Sterling fell by nearly a full cent against the dollar on Tuesday after Bank of England governor Mark Carney said now was not the time to raise interest rates, dashing some investors' hopes that the central bank had shifted in that direction.
"From my perspective, given the mixed signals on consumer spending and business investment, and given the still subdued domestic inflationary pressures, in particular anemic wage growth, now is not yet the time to begin that adjustment", he said.
Delivering his delayed Mansion House speech, Mr Carney said: "Different members of the Monetary Policy Committee will understandably have different views about the outlook and therefore on the potential timing of any Bank rate increase".
Over the coming months, Carney wanted to see the extent to which weaker consumption growth is offset by other components of demand, whether wages begin to firm and how the economy reacts to tighter financial conditions.
The pound sank on the news, falling 0.4% against the dollar and euro to 1.26 and 1.13 respectively.

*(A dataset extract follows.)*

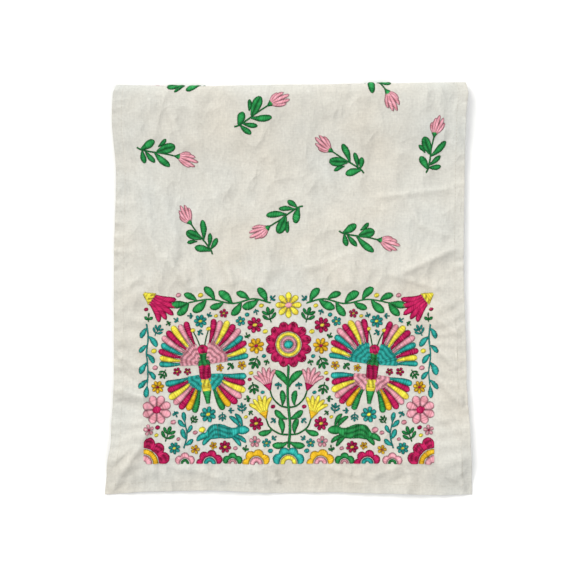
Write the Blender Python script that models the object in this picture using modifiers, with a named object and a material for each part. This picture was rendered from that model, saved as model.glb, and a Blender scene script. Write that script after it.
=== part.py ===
"""Folded embroidered table runner, as its one piece of hemmed cloth.

The runner is folded in half and in half again, and lies on its folds. The front layer is on top, with its
hem towards -Y. Metres, +Z up, origin on the surface under the middle of the folded bundle.
"""

import math

import bmesh
import bpy
import numpy as np

MM = 0.001

# Driving sizes of the cloth
WIDTH = 356 * MM
LENGTH = 1450 * MM
FRONT_HALF = 197.75 * MM
CLOTH_THICKNESS = 1.2 * MM
HEM_THICKNESS = 1.8 * MM
HEM_WIDTH = 11 * MM
HEM_LINE_INSIDE = 9.5 * MM
HEM_LINE_OUTSIDE = 12.1 * MM
LAYER_PITCH = 2.4 * MM

# Where the layers turn, measured along Y
OUTER_TURN_REACH = 11 * MM
INNER_TURN_Y = 184 * MM
NEAR_TURN_Y = -154 * MM
SMALL_TURN_REACH = 3.5 * MM
SWELL_RAMP = 70 * MM
HEM_DROOP_START = -158 * MM
HEM_DROOP_END = -196 * MM

# Mesh density
COLUMNS_INSIDE_HEMS = 24
OUTER_TURN_ROWS = 10
SMALL_TURN_ROWS = 8
SPINE_STEP = 0.5 * MM

# Layers in the order the cloth runs, each with its place in the stack counted from the surface, how far it
# swells up at the far and near folds, how far its edges stand in from the front layer's, and its mesh rows
LAYERS = (
    # name, place, far swell, near swell, inset left, inset right, rows
    ("front", 3, 5.0 * MM, 1.6 * MM, 0.0 * MM, 0.0 * MM, 32),
    ("bottom", 0, 0.0 * MM, 0.0 * MM, 1.5 * MM, 3.0 * MM, 12),
    ("lower", 1, 0.4 * MM, 1.6 * MM, 3.5 * MM, 1.5 * MM, 12),
    ("upper", 2, 2.0 * MM, 1.6 * MM, 2.0 * MM, 4.0 * MM, 12),
)

# Outline of the front layer: its left and right edges at stations along Y
SIDES = (
    # y, left, right
    (-198 * MM, -178.1 * MM, 178.0 * MM),
    (-178 * MM, -176.2 * MM, 177.2 * MM),
    (-144 * MM, -171.4 * MM, 175.4 * MM),
    (-86 * MM, -168.5 * MM, 171.8 * MM),
    (29 * MM, -168.5 * MM, 168.9 * MM),
    (110 * MM, -166.6 * MM, 169.9 * MM),
    (167 * MM, -170.4 * MM, 171.8 * MM),
    (188 * MM, -169.0 * MM, 174.8 * MM),
    (198 * MM, -164.6 * MM, 172.4 * MM),
)

# How far the fold's edge and the front hem stray from straight lines
FOLD_EDGE = (
    # x, shift
    (-170 * MM, -1.0 * MM),
    (-86 * MM, -2.1 * MM),
    (0 * MM, -0.8 * MM),
    (98 * MM, 0.7 * MM),
    (170 * MM, 1.6 * MM),
)
HEM_EDGE = (
    # x, shift, lift off the surface
    (-180 * MM, -1.4 * MM, 0.0 * MM),
    (-130 * MM, 0.3 * MM, 2.4 * MM),
    (-80 * MM, 1.2 * MM, 3.4 * MM),
    (-8 * MM, -0.8 * MM, 1.2 * MM),
    (40 * MM, 0.2 * MM, 3.0 * MM),
    (100 * MM, -1.0 * MM, 4.0 * MM),
    (145 * MM, -2.6 * MM, 1.8 * MM),
    (178 * MM, -1.6 * MM, 0.0 * MM),
)

# Soft ridges and troughs of the front layer, each along a line
CREASES = (
    # x1, y1, x2, y2, height, half width
    (-115 * MM, 178 * MM, -106 * MM, 140 * MM, 1.0 * MM, 12 * MM),
    (-125 * MM, 120 * MM, -112 * MM, 70 * MM, 1.3 * MM, 12 * MM),
    (-128 * MM, 34 * MM, -97 * MM, 0 * MM, 1.3 * MM, 11 * MM),
    (-67 * MM, 34 * MM, -60 * MM, 8 * MM, 1.0 * MM, 10 * MM),
    (115 * MM, 92 * MM, 129 * MM, 64 * MM, 1.0 * MM, 11 * MM),
    (168 * MM, 40 * MM, 112 * MM, 16 * MM, 1.6 * MM, 12 * MM),
    (140 * MM, -28 * MM, 162 * MM, -56 * MM, 1.5 * MM, 11 * MM),
    (141 * MM, -76 * MM, 166 * MM, -108 * MM, 1.5 * MM, 11 * MM),
    (-170 * MM, -46 * MM, -137 * MM, -58 * MM, 1.8 * MM, 11 * MM),
    (-170 * MM, -98 * MM, -142 * MM, -108 * MM, 1.5 * MM, 11 * MM),
    (-144 * MM, -137 * MM, -174 * MM, -192 * MM, 2.2 * MM, 13 * MM),
    (-4 * MM, -165 * MM, 8 * MM, -186 * MM, 1.4 * MM, 11 * MM),
    (77 * MM, -182 * MM, 104 * MM, -168 * MM, 1.3 * MM, 11 * MM),
    (132 * MM, -156 * MM, 170 * MM, -193 * MM, 1.6 * MM, 13 * MM),
)


def ease(t):
    """Smooth step from 0 to 1."""
    t = np.clip(t, 0.0, 1.0)
    return t * t * (3 - 2 * t)


def through(x, table, column):
    """Value of a table's column at x, eased from row to row."""
    stations = np.array([row[0] for row in table])
    values = np.array([row[column] for row in table])
    x = np.clip(x, stations[0], stations[-1])
    i = np.clip(np.searchsorted(stations, x, side="right") - 1, 0, len(stations) - 2)
    t = ease((x - stations[i]) / (stations[i + 1] - stations[i]))
    return values[i] + (values[i + 1] - values[i]) * t


def layer_height(layer, y):
    """Height of a layer's middle surface at y, with its swell towards both folds."""
    place_in_stack, far_swell, near_swell = layer[1:4]
    far = ease((y - (INNER_TURN_Y - SWELL_RAMP)) / SWELL_RAMP)
    near = ease(((NEAR_TURN_Y + SWELL_RAMP) - y) / SWELL_RAMP)
    rest = CLOTH_THICKNESS / 2 + place_in_stack * LAYER_PITCH
    return rest + far_swell * far + near_swell * near


def run_points(layer, y_start, y_end):
    """Points (y, z, inset left, inset right, share of the front layer's creases) along one layer."""
    steps = round(abs(y_end - y_start) / SPINE_STEP)
    front = 1.0 if layer[0] == "front" else 0.0
    return [
        (y, float(layer_height(layer, y)), layer[4], layer[5], front)
        for y in np.linspace(y_start, y_end, steps)
    ]


def turn_points(layer_in, layer_out, y, reach):
    """Points round a fold from one layer to the next: a half ellipse whose nose is reach away from y."""
    z_in, z_out = float(layer_height(layer_in, y)), float(layer_height(layer_out, y))
    middle, half = (z_in + z_out) / 2, (z_in - z_out) / 2
    steps = round(math.pi * max(abs(half), abs(reach)) / SPINE_STEP)
    points = []
    for k in range(1, steps):
        t = k / steps
        angle = math.pi * t
        inset = [layer_in[c] + (layer_out[c] - layer_in[c]) * t for c in (4, 5)]
        front = 1 - t if layer_in[0] == "front" else 0.0
        points.append((y + reach * math.sin(angle), middle + half * math.cos(angle), *inset, front))
    return points


def spine():
    """The cloth's section from the front hem to the hidden end, and the distance along it where each part ends."""
    front, bottom, lower, upper = LAYERS
    outer_y = FRONT_HALF - OUTER_TURN_REACH
    parts = [
        run_points(front, -FRONT_HALF, outer_y),
        turn_points(front, bottom, outer_y, OUTER_TURN_REACH),
        run_points(bottom, outer_y, NEAR_TURN_Y),
        turn_points(bottom, lower, NEAR_TURN_Y, -SMALL_TURN_REACH),
        run_points(lower, NEAR_TURN_Y, INNER_TURN_Y),
        turn_points(lower, upper, INNER_TURN_Y, SMALL_TURN_REACH),
        run_points(upper, INNER_TURN_Y, -FRONT_HALF),
    ]
    points = np.array([p for part in parts for p in part])
    steps = np.hypot(np.diff(points[:, 0]), np.diff(points[:, 1]))
    along = np.concatenate([[0.0], np.cumsum(steps)])
    counts = np.cumsum([len(part) for part in parts])
    ends = [float(along[c - 1]) for c in counts[:-1]] + [LENGTH]
    return along, points, ends


def row_stations(ends):
    """Distances along the cloth where the mesh has a row, hem lines among them."""
    front, bottom, lower, upper = (layer[6] for layer in LAYERS)
    parts = (front, OUTER_TURN_ROWS, bottom, SMALL_TURN_ROWS, lower, SMALL_TURN_ROWS, upper)
    stations, start = [0.0, HEM_LINE_INSIDE, HEM_LINE_OUTSIDE], HEM_LINE_OUTSIDE
    last = LENGTH - HEM_LINE_OUTSIDE
    for count, end in zip(parts, ends):
        end = min(end, last)
        stations += list(np.linspace(start, end, count + 1)[1:])
        start = end
    return np.array(stations + [LENGTH - HEM_LINE_INSIDE, LENGTH])


def column_stations():
    """Distances across the cloth from its middle where the mesh has a column, hem lines among them."""
    half = WIDTH / 2
    outside, inside = half - HEM_LINE_OUTSIDE, half - HEM_LINE_INSIDE
    middle = np.linspace(-outside, outside, COLUMNS_INSIDE_HEMS + 1)
    return np.array([-half, -inside, *middle, inside, half])


def crease_height(x, y):
    """Sum of the soft ridges and troughs at x, y."""
    total = np.zeros_like(x)
    for x1, y1, x2, y2, height, half_width in CREASES:
        dx, dy = x2 - x1, y2 - y1
        t = np.clip(((x - x1) * dx + (y - y1) * dy) / (dx * dx + dy * dy), 0, 1)
        distance = np.hypot(x - (x1 + t * dx), y - (y1 + t * dy))
        total += height * np.exp(-((distance / half_width) ** 2) * 2)
    return total


def is_hem(u, s):
    """Whether a point of the flat cloth lies in its double-turned hem."""
    edge = np.minimum(WIDTH / 2 - np.abs(u), np.minimum(s, LENGTH - s))
    return edge < HEM_WIDTH


def place(u, s, along, points):
    """Where points of the flat cloth, u across and s along it, lie once it is folded."""
    y, z, inset_left, inset_right, front = (np.interp(s, along, points[:, c]) for c in range(5))
    left = through(y, SIDES, 1) + inset_left
    right = through(y, SIDES, 2) - inset_right
    x = left + (u / WIDTH + 0.5) * (right - left)
    thicker = np.where(is_hem(u, s), (HEM_THICKNESS - CLOTH_THICKNESS) / 2, 0.0)
    z = z + thicker

    droop = ease((y - HEM_DROOP_START) / (HEM_DROOP_END - HEM_DROOP_START)) * front
    rest = HEM_THICKNESS / 2 + through(x, HEM_EDGE, 2)
    z = z + (rest - z) * droop
    z = z + crease_height(x, y) * front * (1 - droop)

    y = y + through(x, FOLD_EDGE, 1) * ease(y / FRONT_HALF)
    y = y + through(x, HEM_EDGE, 1) * ease(-y / FRONT_HALF) * front
    return np.stack([x, y, z], axis=1)


def fabric(name, colour, roughness):
    material = bpy.data.materials.new(name)
    material.use_nodes = True
    shader = material.node_tree.nodes["Principled BSDF"]
    shader.inputs["Base Color"].default_value = (*colour, 1.0)
    shader.inputs["Roughness"].default_value = roughness
    shader.inputs["Metallic"].default_value = 0.0
    material.diffuse_color = (*colour, 1.0)
    return material


def folded_cloth(collection):
    """The runner's cloth: a grid laid along the folds, given its thickness and its thicker hems."""
    along, points, ends = spine()
    rows, columns = row_stations(ends), column_stations()

    mesh = bpy.data.meshes.new("runner_cloth")
    grid = bmesh.new()
    bmesh.ops.create_grid(grid, x_segments=len(columns) - 1, y_segments=len(rows) - 1, size=1.0)
    grid.to_mesh(mesh)
    grid.free()

    flat = np.array([v.co for v in mesh.vertices])
    u = columns[np.rint((flat[:, 0] + 1) / 2 * (len(columns) - 1)).astype(int)]
    s = rows[np.rint((flat[:, 1] + 1) / 2 * (len(rows) - 1)).astype(int)]
    mesh.vertices.foreach_set("co", place(u, s, along, points).ravel())
    mesh.update()

    cloth = bpy.data.objects.new("runner_cloth", mesh)
    collection.objects.link(cloth)
    hem = cloth.vertex_groups.new(name="hem")
    hem.add([int(i) for i in np.flatnonzero(is_hem(u, s))], 1.0, "REPLACE")

    shell = cloth.modifiers.new("thickness", "SOLIDIFY")
    shell.thickness = HEM_THICKNESS
    shell.offset = 0.0
    shell.use_even_offset = True
    shell.vertex_group = "hem"
    shell.thickness_vertex_group = CLOTH_THICKNESS / HEM_THICKNESS
    mesh.materials.append(fabric("undyed_cotton", (0.80, 0.77, 0.69), 0.9))
    mesh.shade_smooth()
    return cloth


def main():
    for old in list(bpy.data.objects):
        bpy.data.objects.remove(old, do_unlink=True)
    collection = bpy.data.collections.new("folded_embroidered_runner")
    bpy.context.scene.collection.children.link(collection)
    folded_cloth(collection)


main()
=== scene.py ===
import math

import bpy
import numpy as np
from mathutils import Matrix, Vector
from mathutils.kdtree import KDTree


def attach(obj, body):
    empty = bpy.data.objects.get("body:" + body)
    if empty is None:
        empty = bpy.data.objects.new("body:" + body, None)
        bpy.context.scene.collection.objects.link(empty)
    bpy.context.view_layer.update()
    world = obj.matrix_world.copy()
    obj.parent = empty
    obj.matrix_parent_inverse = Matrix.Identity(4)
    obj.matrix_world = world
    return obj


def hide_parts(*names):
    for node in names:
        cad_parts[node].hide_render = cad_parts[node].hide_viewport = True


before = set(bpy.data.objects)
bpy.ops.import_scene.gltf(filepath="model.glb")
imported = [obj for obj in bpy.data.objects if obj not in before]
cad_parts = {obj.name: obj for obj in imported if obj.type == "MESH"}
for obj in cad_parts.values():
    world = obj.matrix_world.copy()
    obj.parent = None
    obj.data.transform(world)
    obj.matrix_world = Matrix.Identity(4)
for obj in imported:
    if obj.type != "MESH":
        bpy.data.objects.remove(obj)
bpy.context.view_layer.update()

MM = 0.001

# Surface, light and camera
# A plain white table top under soft daylight from the side of the fold. The camera hangs straight above,
# as in the photograph, whose 580 pixels take in 560 mm of the table.

VIEW_ACROSS = 560.0 * MM
VIEW_CENTRE = (1.4 * MM, -1.0 * MM)
LENS = 85.0
SENSOR = 36.0
CLOTH_TOP = 8 * MM
TABLE_HALF = 4
TABLE_WHITE = (0.97, 0.97, 0.97, 1.0)
TABLE_ROUGHNESS = 0.75
ROOM_COLOUR = (1.0, 0.985, 0.96, 1.0)
ROOM_STRENGTH = 0.30
LAMPS = (
    # name, place, size, watts, colour; each lamp is square and faces the middle of the cloth
    ("window", (-3.75, 3.70, 5.20), 4.2, 420, (1.0, 0.982, 0.945)),
    ("far_wall", (0.3, 3.6, 0.6), 2.4, 66, (0.88, 0.95, 1.0)),
    ("room_fill", (0.5, -0.85, 1.8), 2.2, 26.5, (0.975, 0.985, 0.985)),
)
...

In the text of a speech that was due to be delivered last week at the annual Mansion House dinner, but was delayed as a mark of respect to the victims of the Grenfell Tower fire in West London, Carney also said that Britain's European Union exit negotiations would signal "the extent to which Brexit is a gentle stroll along a smooth path to a land of cake and consumption".
The governor also mounted a robust defence of London's euro clearing market, which has come under threat after the result of last year's Brexit vote.

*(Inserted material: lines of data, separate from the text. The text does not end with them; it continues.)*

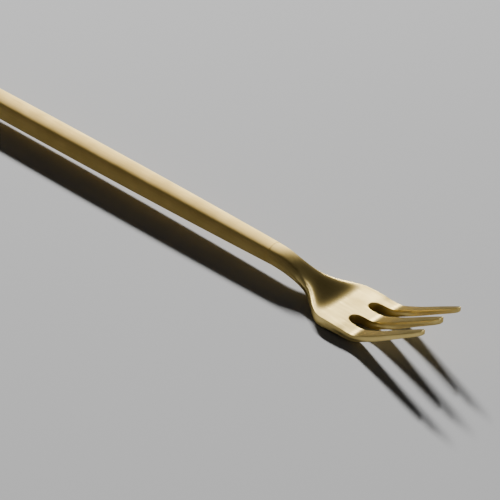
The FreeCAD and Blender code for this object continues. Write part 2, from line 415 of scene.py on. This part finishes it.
# %% The bowl's measures
BOWL_FRONT = 17.0
BOWL_BACK = 23.0
BOWL_HALF_WIDTH = 13.3
BOWL_DEPTH = 7.4
BOWL_WALL = 1.0
RIM_HEIGHT = 2.4
RIM_RISE = math.radians(4.0)
RIM_CREASE = 0.55         # how firmly the rim's two edges hold against the smoothing
SPOON_TIP = -343.5
BOWL_MIDDLE = SPOON_TIP + BOWL_FRONT
GRID = 16                 # faces across the dish
PATCH_HALF = 3            # faces to each side of the middle that the neck takes up
PATCH_DEEP = 2            # faces down from the rim that the neck takes up
# distance from the bowl's joint towards the bowl, height of the top, half width, thickness
NECK_SECTIONS = (
    (BAND_HALF, 2.60, 2.60, 5.20),
    (2.5, 2.58, 2.58, 5.16),
    (5.0, 2.52, 2.54, 5.04),
    (7.5, 2.36, 2.52, 4.66),
    (9.5, 2.10, 2.66, 4.16),
    (11.5, 1.70, 3.05, 3.70),
)


# %% The dish
def dish_point(u, v):
    """A point of the dish for grid coordinates from -1 to 1: a square grid laid out as a disc."""
    x = u * math.sqrt(1 - v * v / 2)
    y = v * math.sqrt(1 - u * u / 2)
    reach = min(1.0, math.hypot(x, y))
    if reach == 0:
        return Vector((0.0, 0.0, -BOWL_DEPTH))
    slant = reach * math.pi / 2
    out = math.sin(slant) / reach
    length = BOWL_BACK if x > 0 else BOWL_FRONT
    return Vector((x * out * length, y * out * BOWL_HALF_WIDTH, -BOWL_DEPTH * math.cos(slant)))


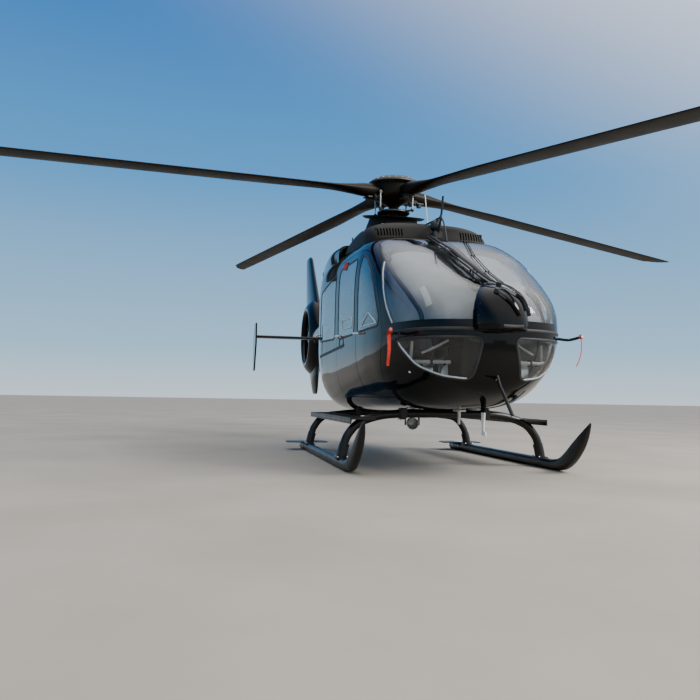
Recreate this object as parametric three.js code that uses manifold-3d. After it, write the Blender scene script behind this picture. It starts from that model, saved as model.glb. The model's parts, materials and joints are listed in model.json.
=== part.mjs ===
// A light twin-engine helicopter with four blades, a shrouded tail fan and skids.
// Millimetres, +Z up. The nose points to -Y and +X is the port side.
// Lengths along Y are stations from the rotor mast's axis, and heights along Z are waterlines
// from a datum a little under the ground. At the end the whole helicopter is moved, so that the
// origin lies on the ground under the middle of its box.

import * as THREE from 'three';
import { mergeVertices } from 'three/addons/utils/BufferGeometryUtils.js';
import Module from 'manifold-3d';

const wasm = await Module();
wasm.setup();

// Driving dimensions
const ROTOR_RADIUS = 5100;
const ROTOR_TILT = THREE.MathUtils.degToRad(2.2);
const FIRST_BLADE_ANGLE = THREE.MathUtils.degToRad(18.8);
const BLADE_COUNT = 4;
const HUB_Z = 3240;
const TAIL_END_Y = 7060;

const WALL = 40;
const GLASS = 10;
const SEAT_GAP = 0.3;
const DOOR_GAP = 6;

const BAND_TOP = 1262;
const BAND_BOTTOM = 1188;
const SILL_Z = 705;
const NOSE_REAR_Y = -2215;
const FLOOR_Z = 790;
const FLOOR_THICKNESS = 30;
const BULKHEAD_Y = 1950;
const POD_END_Y = 2250;
const TAIL_WALL = 14;

const FAN_Y = 5900;
const FAN_Z = 1900;
const FAN_RADIUS = 492;
const DUCT_RADIUS = 503;
const FAN_BLADES = 10;

const GROUND = 75;
const SKID_X = 960;
const SKID_TOP = GROUND + 92;
const FRONT_TUBE_Y = -1835;
const REAR_TUBE_Y = 26;
const TUBE_RADIUS = 38;

// Finishes: colour, roughness, metalness
const FINISH = {
  blackGloss: [0x0b0c0e, 0.12, 0.0],
  greyMatt: [0x2b2d2f, 0.55, 0.1],
  blackMatt: [0x161514, 0.6, 0.0],
  bladeBrown: [0x262220, 0.5, 0.0],
  glass: [0x5b6670, 0.05, 0.0],
  cloth: [0x303338, 0.9, 0.0],
  metal: [0x6e7072, 0.4, 0.9],
  burntMetal: [0x5a4f45, 0.45, 0.9],
  lamp: [0xc9ccd0, 0.2, 0.2],
  ribbon: [0xd5472c, 0.8, 0.0],
};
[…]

"Fragmentation is in no one's economic interest".
Carney said fragmentation of such global markets by jurisdiction or currency would reduce the benefits of central clearing, which ensures the safe completion of a trade.
"The European Commission´s proposals announced last week recognise the importance of effective cooperation arrangements between the relevant EU authorities and their overseas counterparts", Carney said.